§ **Source material**:
--- begin ---
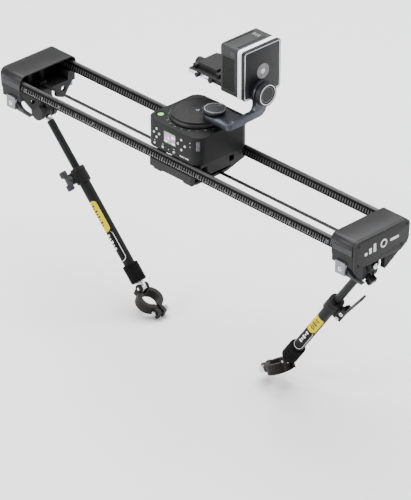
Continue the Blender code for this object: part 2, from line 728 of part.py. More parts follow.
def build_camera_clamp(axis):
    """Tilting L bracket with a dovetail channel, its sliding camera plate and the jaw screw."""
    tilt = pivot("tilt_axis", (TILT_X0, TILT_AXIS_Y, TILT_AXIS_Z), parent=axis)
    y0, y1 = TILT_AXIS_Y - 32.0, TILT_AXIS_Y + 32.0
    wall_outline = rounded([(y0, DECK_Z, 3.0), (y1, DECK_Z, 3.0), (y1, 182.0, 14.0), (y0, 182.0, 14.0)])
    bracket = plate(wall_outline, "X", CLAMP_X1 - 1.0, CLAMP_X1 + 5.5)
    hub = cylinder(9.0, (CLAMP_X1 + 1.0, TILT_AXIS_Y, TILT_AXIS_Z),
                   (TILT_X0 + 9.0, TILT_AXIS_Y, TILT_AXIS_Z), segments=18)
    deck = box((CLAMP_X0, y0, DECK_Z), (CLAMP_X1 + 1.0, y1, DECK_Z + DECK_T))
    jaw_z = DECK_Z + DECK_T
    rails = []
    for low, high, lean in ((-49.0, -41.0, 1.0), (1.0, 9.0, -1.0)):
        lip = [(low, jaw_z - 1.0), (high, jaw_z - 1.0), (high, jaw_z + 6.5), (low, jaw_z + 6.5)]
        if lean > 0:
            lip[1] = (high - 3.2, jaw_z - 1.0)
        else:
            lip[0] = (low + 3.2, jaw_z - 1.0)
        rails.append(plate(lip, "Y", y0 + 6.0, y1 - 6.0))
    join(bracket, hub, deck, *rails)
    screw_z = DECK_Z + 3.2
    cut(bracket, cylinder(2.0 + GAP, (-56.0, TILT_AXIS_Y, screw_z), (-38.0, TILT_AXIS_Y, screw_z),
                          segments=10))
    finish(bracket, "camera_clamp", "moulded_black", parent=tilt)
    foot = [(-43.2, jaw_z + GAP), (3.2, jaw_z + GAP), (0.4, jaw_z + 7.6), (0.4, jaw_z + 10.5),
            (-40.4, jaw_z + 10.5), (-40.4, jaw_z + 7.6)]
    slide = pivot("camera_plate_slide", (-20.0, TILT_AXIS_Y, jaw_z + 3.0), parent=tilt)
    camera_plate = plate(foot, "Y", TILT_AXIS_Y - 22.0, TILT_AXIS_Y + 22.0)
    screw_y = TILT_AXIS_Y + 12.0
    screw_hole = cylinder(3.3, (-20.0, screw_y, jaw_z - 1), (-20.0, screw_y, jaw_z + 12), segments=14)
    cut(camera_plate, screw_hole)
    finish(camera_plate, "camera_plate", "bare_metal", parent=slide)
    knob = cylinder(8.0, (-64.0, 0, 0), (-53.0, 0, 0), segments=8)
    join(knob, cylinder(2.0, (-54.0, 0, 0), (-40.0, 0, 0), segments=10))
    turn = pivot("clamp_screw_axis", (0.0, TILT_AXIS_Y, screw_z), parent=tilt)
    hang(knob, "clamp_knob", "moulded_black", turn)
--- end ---
§ **What you should do**: Reproduce the data, keeping every line exactly the same.

§ **Solution to this problem**:
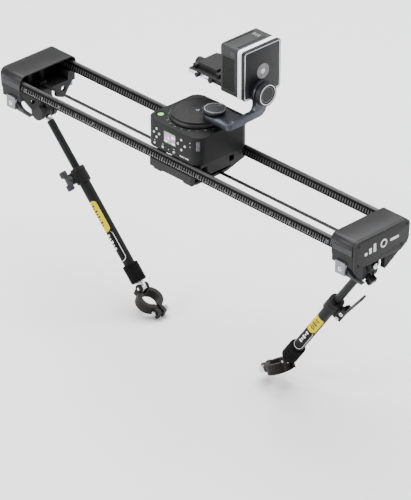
Continue the Blender code for this object: part 2, from line 728 of part.py. More parts follow.
def build_camera_clamp(axis):
    """Tilting L bracket with a dovetail channel, its sliding camera plate and the jaw screw."""
    tilt = pivot("tilt_axis", (TILT_X0, TILT_AXIS_Y, TILT_AXIS_Z), parent=axis)
    y0, y1 = TILT_AXIS_Y - 32.0, TILT_AXIS_Y + 32.0
    wall_outline = rounded([(y0, DECK_Z, 3.0), (y1, DECK_Z, 3.0), (y1, 182.0, 14.0), (y0, 182.0, 14.0)])
    bracket = plate(wall_outline, "X", CLAMP_X1 - 1.0, CLAMP_X1 + 5.5)
    hub = cylinder(9.0, (CLAMP_X1 + 1.0, TILT_AXIS_Y, TILT_AXIS_Z),
                   (TILT_X0 + 9.0, TILT_AXIS_Y, TILT_AXIS_Z), segments=18)
    deck = box((CLAMP_X0, y0, DECK_Z), (CLAMP_X1 + 1.0, y1, DECK_Z + DECK_T))
    jaw_z = DECK_Z + DECK_T
    rails = []
    for low, high, lean in ((-49.0, -41.0, 1.0), (1.0, 9.0, -1.0)):
        lip = [(low, jaw_z - 1.0), (high, jaw_z - 1.0), (high, jaw_z + 6.5), (low, jaw_z + 6.5)]
        if lean > 0:
            lip[1] = (high - 3.2, jaw_z - 1.0)
        else:
            lip[0] = (low + 3.2, jaw_z - 1.0)
        rails.append(plate(lip, "Y", y0 + 6.0, y1 - 6.0))
    join(bracket, hub, deck, *rails)
    screw_z = DECK_Z + 3.2
    cut(bracket, cylinder(2.0 + GAP, (-56.0, TILT_AXIS_Y, screw_z), (-38.0, TILT_AXIS_Y, screw_z),
                          segments=10))
    finish(bracket, "camera_clamp", "moulded_black", parent=tilt)
    foot = [(-43.2, jaw_z + GAP), (3.2, jaw_z + GAP), (0.4, jaw_z + 7.6), (0.4, jaw_z + 10.5),
            (-40.4, jaw_z + 10.5), (-40.4, jaw_z + 7.6)]
    slide = pivot("camera_plate_slide", (-20.0, TILT_AXIS_Y, jaw_z + 3.0), parent=tilt)
    camera_plate = plate(foot, "Y", TILT_AXIS_Y - 22.0, TILT_AXIS_Y + 22.0)
    screw_y = TILT_AXIS_Y + 12.0
    screw_hole = cylinder(3.3, (-20.0, screw_y, jaw_z - 1), (-20.0, screw_y, jaw_z + 12), segments=14)
    cut(camera_plate, screw_hole)
    finish(camera_plate, "camera_plate", "bare_metal", parent=slide)
    knob = cylinder(8.0, (-64.0, 0, 0), (-53.0, 0, 0), segments=8)
    join(knob, cylinder(2.0, (-54.0, 0, 0), (-40.0, 0, 0), segments=10))
    turn = pivot("clamp_screw_axis", (0.0, TILT_AXIS_Y, screw_z), parent=tilt)
    hang(knob, "clamp_knob", "moulded_black", turn)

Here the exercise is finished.